>> Start

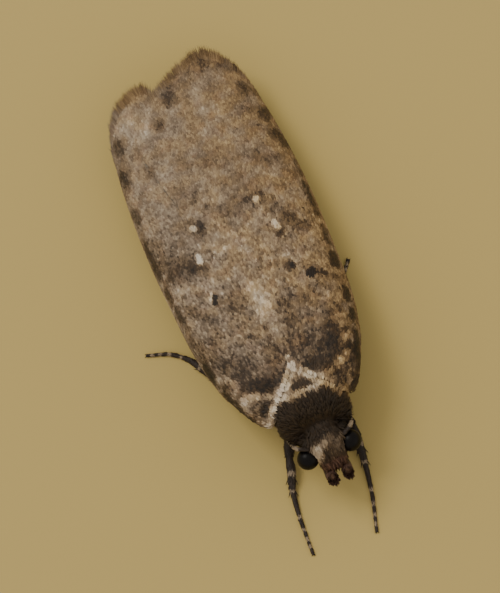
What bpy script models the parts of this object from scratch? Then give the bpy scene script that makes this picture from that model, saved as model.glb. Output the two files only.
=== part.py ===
"""A flat-bodied moth at rest, life size, with its forewings laid flat over each other along its back.

The moth stands on z = 0 with its head towards -Y and its left side towards +X. All sizes below are in
millimetres in the moth's own frame: x runs to its left, s runs from the front of the head to the wing tips
and z runs up. The whole model is centred over the origin at the end.
"""

import math

import bmesh
import bpy
from mathutils import Matrix, Vector

MM = 0.001  # one millimetre in metres

# Driving sizes
SEAM = 0.08  # thin cut between neighbouring pieces
EYE_SEAM = 0.04  # cut round each eye
WING_THICKNESS = 0.50
WING_LAP = 0.05  # how far the left forewing stands over the right one
LEG_RADIUS = 0.25
ANTENNA_RADIUS = 0.225
PALP_RADIUS = 0.24
EYE_RADIUS = 0.30
SOLE_LEVEL = 0.21  # centre line of a tarsus, low enough for the floor to cut a flat sole on it
ARCH_POWER = 3.0  # how boxy the wings' vault is across
WALL_MARGIN = 0.02  # the vault is this much wider than the wing, so its edge stands as a low wall
RIM_LEAST = 0.06  # least width of the flat rim under a wing's edge

# Outlines along the body, as (s, value) stations
COSTA = (  # half width at the front edge of either forewing
    (1.08, 1.24), (1.41, 1.49), (1.90, 1.76), (2.40, 1.95), (2.95, 2.10), (3.50, 2.22),
    (4.20, 2.31), (5.30, 2.37), (6.80, 2.42), (8.40, 2.37), (9.50, 2.27), (10.50, 2.10),
    (11.20, 1.92), (12.00, 1.80),
)  # fmt: skip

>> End

> AIM OF THE TASK
Print the listing above in full, exactly as it is.

> ANSWER FOR THE TASK
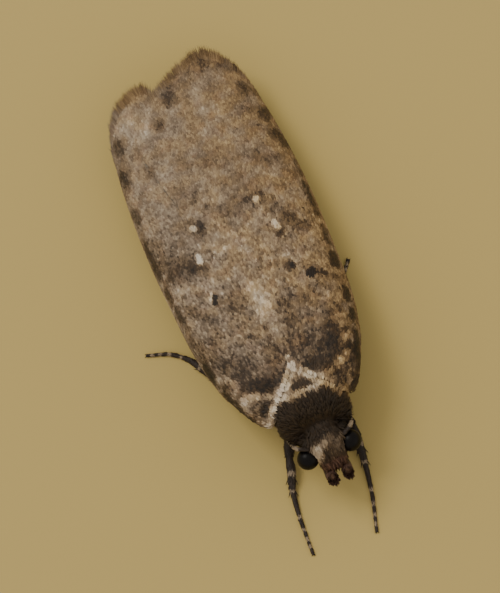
What bpy script models the parts of this object from scratch? Then give the bpy scene script that makes this picture from that model, saved as model.glb. Output the two files only.
=== part.py ===
"""A flat-bodied moth at rest, life size, with its forewings laid flat over each other along its back.

The moth stands on z = 0 with its head towards -Y and its left side towards +X. All sizes below are in
millimetres in the moth's own frame: x runs to its left, s runs from the front of the head to the wing tips
and z runs up. The whole model is centred over the origin at the end.
"""

import math

import bmesh
import bpy
from mathutils import Matrix, Vector

MM = 0.001  # one millimetre in metres

# Driving sizes
SEAM = 0.08  # thin cut between neighbouring pieces
EYE_SEAM = 0.04  # cut round each eye
WING_THICKNESS = 0.50
WING_LAP = 0.05  # how far the left forewing stands over the right one
LEG_RADIUS = 0.25
ANTENNA_RADIUS = 0.225
PALP_RADIUS = 0.24
EYE_RADIUS = 0.30
SOLE_LEVEL = 0.21  # centre line of a tarsus, low enough for the floor to cut a flat sole on it
ARCH_POWER = 3.0  # how boxy the wings' vault is across
WALL_MARGIN = 0.02  # the vault is this much wider than the wing, so its edge stands as a low wall
RIM_LEAST = 0.06  # least width of the flat rim under a wing's edge

# Outlines along the body, as (s, value) stations
COSTA = (  # half width at the front edge of either forewing
    (1.08, 1.24), (1.41, 1.49), (1.90, 1.76), (2.40, 1.95), (2.95, 2.10), (3.50, 2.22),
    (4.20, 2.31), (5.30, 2.37), (6.80, 2.42), (8.40, 2.37), (9.50, 2.27), (10.50, 2.10),
    (11.20, 1.92), (12.00, 1.80),
)  # fmt: skip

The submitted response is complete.